If your MCU runs at 22MHz, then you can't generate an output faster than 11MHz. The 74HC595 at 4.5V has a maximum clock frequency of 25MHz, so there's no problem there. Furthermore, at 4.5V the setup and hold times are in the 20ns range, a fraction of what you'd need to bit-bang a port pin. If you drive the shift regs via an SPI, the setup-hold there would be roughly half period of SCLK, close to 50ns even if your SPI can run SCLK at half the core's clock.
The propagation delay of these shifts is irrelevant, as they are synchronous registers running from the same clock. As long as a register's serial output delay meets the setup-hold requirements of the next register's input in the chain, then you can build as long a chain as you wish (with sufficient drive capacity for the clock, of course).
What do you see on the scope?
I have no scope, but maybe my problem is the batteries, but eventually I want my system to be able to run on batteries. Maybe I just need stronger batteries.

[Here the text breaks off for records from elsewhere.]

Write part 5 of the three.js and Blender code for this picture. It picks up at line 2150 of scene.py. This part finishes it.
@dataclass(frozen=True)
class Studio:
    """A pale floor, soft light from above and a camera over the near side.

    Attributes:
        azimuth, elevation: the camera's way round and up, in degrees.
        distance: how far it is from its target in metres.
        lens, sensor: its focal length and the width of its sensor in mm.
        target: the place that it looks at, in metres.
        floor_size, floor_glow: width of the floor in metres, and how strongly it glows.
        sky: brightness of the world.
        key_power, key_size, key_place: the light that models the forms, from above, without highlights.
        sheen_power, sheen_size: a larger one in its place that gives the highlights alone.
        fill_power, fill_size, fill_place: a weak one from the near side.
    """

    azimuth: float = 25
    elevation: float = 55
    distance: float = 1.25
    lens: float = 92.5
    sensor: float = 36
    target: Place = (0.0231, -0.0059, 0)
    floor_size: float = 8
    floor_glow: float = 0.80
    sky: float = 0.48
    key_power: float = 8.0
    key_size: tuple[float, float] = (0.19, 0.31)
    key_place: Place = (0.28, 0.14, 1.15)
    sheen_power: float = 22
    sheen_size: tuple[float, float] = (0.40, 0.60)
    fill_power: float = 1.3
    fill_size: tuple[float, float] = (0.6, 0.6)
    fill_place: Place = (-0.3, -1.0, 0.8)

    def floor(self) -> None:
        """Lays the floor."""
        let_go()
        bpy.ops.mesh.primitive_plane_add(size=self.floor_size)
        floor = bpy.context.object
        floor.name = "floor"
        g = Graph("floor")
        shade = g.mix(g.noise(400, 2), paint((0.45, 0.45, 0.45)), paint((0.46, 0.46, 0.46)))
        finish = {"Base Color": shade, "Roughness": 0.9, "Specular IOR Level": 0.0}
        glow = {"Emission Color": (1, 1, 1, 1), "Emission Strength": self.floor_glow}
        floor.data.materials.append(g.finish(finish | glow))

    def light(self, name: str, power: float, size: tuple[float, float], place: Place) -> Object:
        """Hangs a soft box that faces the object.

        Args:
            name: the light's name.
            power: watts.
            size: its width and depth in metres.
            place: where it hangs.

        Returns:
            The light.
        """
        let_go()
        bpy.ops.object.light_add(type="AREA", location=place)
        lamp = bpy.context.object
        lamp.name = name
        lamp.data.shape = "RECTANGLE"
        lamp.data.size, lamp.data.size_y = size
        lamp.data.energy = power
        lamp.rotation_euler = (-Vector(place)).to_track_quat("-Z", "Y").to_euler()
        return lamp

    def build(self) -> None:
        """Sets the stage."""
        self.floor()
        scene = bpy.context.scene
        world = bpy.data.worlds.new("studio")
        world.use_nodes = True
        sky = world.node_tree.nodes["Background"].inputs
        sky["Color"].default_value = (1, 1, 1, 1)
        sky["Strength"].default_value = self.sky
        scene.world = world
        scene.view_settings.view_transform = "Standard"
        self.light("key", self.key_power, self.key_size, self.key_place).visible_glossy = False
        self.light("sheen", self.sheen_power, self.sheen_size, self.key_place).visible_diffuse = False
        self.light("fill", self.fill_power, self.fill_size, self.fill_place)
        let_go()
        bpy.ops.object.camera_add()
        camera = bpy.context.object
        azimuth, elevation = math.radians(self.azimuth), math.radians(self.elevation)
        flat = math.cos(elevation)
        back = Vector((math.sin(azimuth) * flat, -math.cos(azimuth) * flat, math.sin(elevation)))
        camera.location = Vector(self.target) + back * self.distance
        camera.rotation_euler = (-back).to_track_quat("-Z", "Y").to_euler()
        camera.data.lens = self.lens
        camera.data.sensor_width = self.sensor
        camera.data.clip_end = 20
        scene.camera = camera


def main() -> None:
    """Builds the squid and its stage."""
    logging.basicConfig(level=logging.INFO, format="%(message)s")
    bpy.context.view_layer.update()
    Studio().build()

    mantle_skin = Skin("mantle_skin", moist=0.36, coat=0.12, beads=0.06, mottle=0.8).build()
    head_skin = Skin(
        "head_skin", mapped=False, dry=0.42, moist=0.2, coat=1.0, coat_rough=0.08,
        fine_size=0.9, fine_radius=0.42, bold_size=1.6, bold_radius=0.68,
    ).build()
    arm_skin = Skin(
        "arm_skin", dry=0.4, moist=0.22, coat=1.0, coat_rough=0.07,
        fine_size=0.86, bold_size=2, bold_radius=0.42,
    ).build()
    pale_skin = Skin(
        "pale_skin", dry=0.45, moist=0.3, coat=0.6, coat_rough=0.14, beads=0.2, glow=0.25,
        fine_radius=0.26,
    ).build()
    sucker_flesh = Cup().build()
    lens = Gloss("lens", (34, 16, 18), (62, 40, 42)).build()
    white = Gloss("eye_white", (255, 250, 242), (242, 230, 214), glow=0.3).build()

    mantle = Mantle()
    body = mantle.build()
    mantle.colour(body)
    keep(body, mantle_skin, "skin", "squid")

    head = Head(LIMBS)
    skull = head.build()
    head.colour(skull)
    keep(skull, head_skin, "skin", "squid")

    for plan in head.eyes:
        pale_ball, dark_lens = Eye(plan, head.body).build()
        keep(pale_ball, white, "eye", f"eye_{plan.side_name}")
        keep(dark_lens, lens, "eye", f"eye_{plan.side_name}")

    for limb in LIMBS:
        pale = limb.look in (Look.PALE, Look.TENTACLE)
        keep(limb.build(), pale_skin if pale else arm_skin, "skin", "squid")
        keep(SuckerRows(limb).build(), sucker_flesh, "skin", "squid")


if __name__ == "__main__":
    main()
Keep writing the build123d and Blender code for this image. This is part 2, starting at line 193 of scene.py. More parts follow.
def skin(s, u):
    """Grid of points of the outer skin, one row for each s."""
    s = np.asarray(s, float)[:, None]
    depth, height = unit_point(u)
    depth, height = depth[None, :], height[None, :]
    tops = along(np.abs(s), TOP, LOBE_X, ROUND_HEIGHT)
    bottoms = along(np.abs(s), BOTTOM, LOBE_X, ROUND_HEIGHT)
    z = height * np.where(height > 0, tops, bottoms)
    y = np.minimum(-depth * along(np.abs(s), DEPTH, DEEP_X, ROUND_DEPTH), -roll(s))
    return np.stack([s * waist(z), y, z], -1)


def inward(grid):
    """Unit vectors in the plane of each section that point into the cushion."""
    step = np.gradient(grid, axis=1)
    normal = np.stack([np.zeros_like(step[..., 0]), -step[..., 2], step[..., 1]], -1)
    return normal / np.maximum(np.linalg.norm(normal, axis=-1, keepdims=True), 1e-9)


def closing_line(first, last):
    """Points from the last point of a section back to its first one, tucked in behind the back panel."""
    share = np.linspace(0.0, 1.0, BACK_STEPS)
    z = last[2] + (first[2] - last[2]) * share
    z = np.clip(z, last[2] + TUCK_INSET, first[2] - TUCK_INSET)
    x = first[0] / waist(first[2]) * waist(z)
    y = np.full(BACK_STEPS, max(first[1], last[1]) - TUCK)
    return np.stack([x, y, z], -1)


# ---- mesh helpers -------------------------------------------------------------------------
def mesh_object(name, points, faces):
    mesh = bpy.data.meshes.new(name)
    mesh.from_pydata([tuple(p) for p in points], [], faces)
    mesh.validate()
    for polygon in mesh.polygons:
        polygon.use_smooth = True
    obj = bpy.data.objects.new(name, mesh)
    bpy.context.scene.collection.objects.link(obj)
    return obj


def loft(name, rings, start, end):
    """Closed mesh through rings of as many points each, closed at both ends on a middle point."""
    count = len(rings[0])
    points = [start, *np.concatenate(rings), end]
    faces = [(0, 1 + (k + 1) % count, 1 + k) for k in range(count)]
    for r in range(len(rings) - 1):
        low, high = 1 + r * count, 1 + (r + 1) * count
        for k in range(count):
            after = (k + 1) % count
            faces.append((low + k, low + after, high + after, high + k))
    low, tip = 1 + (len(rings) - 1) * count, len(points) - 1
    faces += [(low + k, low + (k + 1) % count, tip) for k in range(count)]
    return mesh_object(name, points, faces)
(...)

What is the signal you are using to drive 74HC595 for shifting the data, and what signal you are using to load the data to register. Are you treating all pins that are used for 74HC595 from processor as GPIO pins? Have you made the proper programming of those pins?
It is better to use the internal timer for sequencing all your operations and also you can get proper delays generated out of timers.
Can you replace 22.1184 MHz crystal with some lower one and study the behavior of the system? I feel the proper sequencing of the events such as data I/O to shift register and timely loading and enabling the output will solve your problem.
The signals are from GPIO pins, and yes I did make proper programming, otherwise it wouldn't work on the AT89S52. Both AT89S52 and AT89LP52 understand the same instruction set.
The problem is with this unit, I want to be able to update it at least 5 - 6 times a second. Isn't that going to cause a strain on the timer if I put the update routine in the timer?
After all, to get the number on the display, the system has to do the following:
1. Load the packet from the wireless module on board.
2. Extract the 16-bit number from it
3. Constantly divide the 16-bit number by 10 until 4 digits are received
4. display each number via bit-banging
This process takes about 512 uS on a AT89S52.
Can you try a static approach, just to be sure the problem is/isn't speed?
By static approach I mean driving the clock of the shift register in a pace manually controlled, i.e., use a spare digital input of your system to tell the software that is time to give a clock pulse, or even to rise the clock signal and another command in the input to tell it's time to fall the clock signal.
When I first built the number unit, I tested it in a static fashion (by manually setting and clearing the clock line as well as the data line). It works wonderful in a static fashion.
Did you make the static test with the new micro, the AT89LP52?
Once it works with the old one in 'cruise speed', it isn't worthwhile to do a static test with this micro. I suggested a static test with the new one and I suppose it's what you did, right?
Just to clarify things :-)
the static test was without the micro. The working version was with the slow micro (at89S52) but the non-working version was with the faster micro (at89LP52) yet the code is the same
According to the data sheet on the 74HC595 device, if your operating voltage is greater than 4.5V, it should be able to handle a 25Mhz clock signal which is well beyond what your micro is capable of generating. If it's not working the problem is somewhere else.
Oh. Maybe that's my problem. I was running the board on batteries and I don't think the batteries are decent enough now. Now let's just say I wanted to run the thing on lower voltage like 3V. I guess I'll have to somehow add more delays?
For development, you should be running off wall power. When everything is stable, then goto batteries.
And get the rygol oscope we are recommending. You will be way ahead of the game. You can easily check and verify timing...
During development, devote one oscope channel to just looking at the power. You can catch all sorts of obscure problems. Do not rely on a voltmeter - they integrate && you lose what the supply is *really* doing.
oops, I forgot to mention that my number board has a timer that turns on when new data is sensed. When timeout happens, all shift register's (74hc595) load clocks are activated at once which in turn updates all the numbers.
The timer is a CD4538 multivibrator with 1nF capacitor and 10K resistor.
I'm thinking of changing the IC to a 74HC4538 instead because its propagation delay is about 20nS where as the CD4538's delay is 100nS.
First of all, Resistors do not provide propagation delays.
I have used 74HC595 - four nos daisy chained - with a routine that is called inside a 0.1 msec timer interrupt. However, I have used a renesas microcontroller with 50ns per instruction time. In your case (89LP), it may be similar.
So, go ahead and program your device. It will work fine.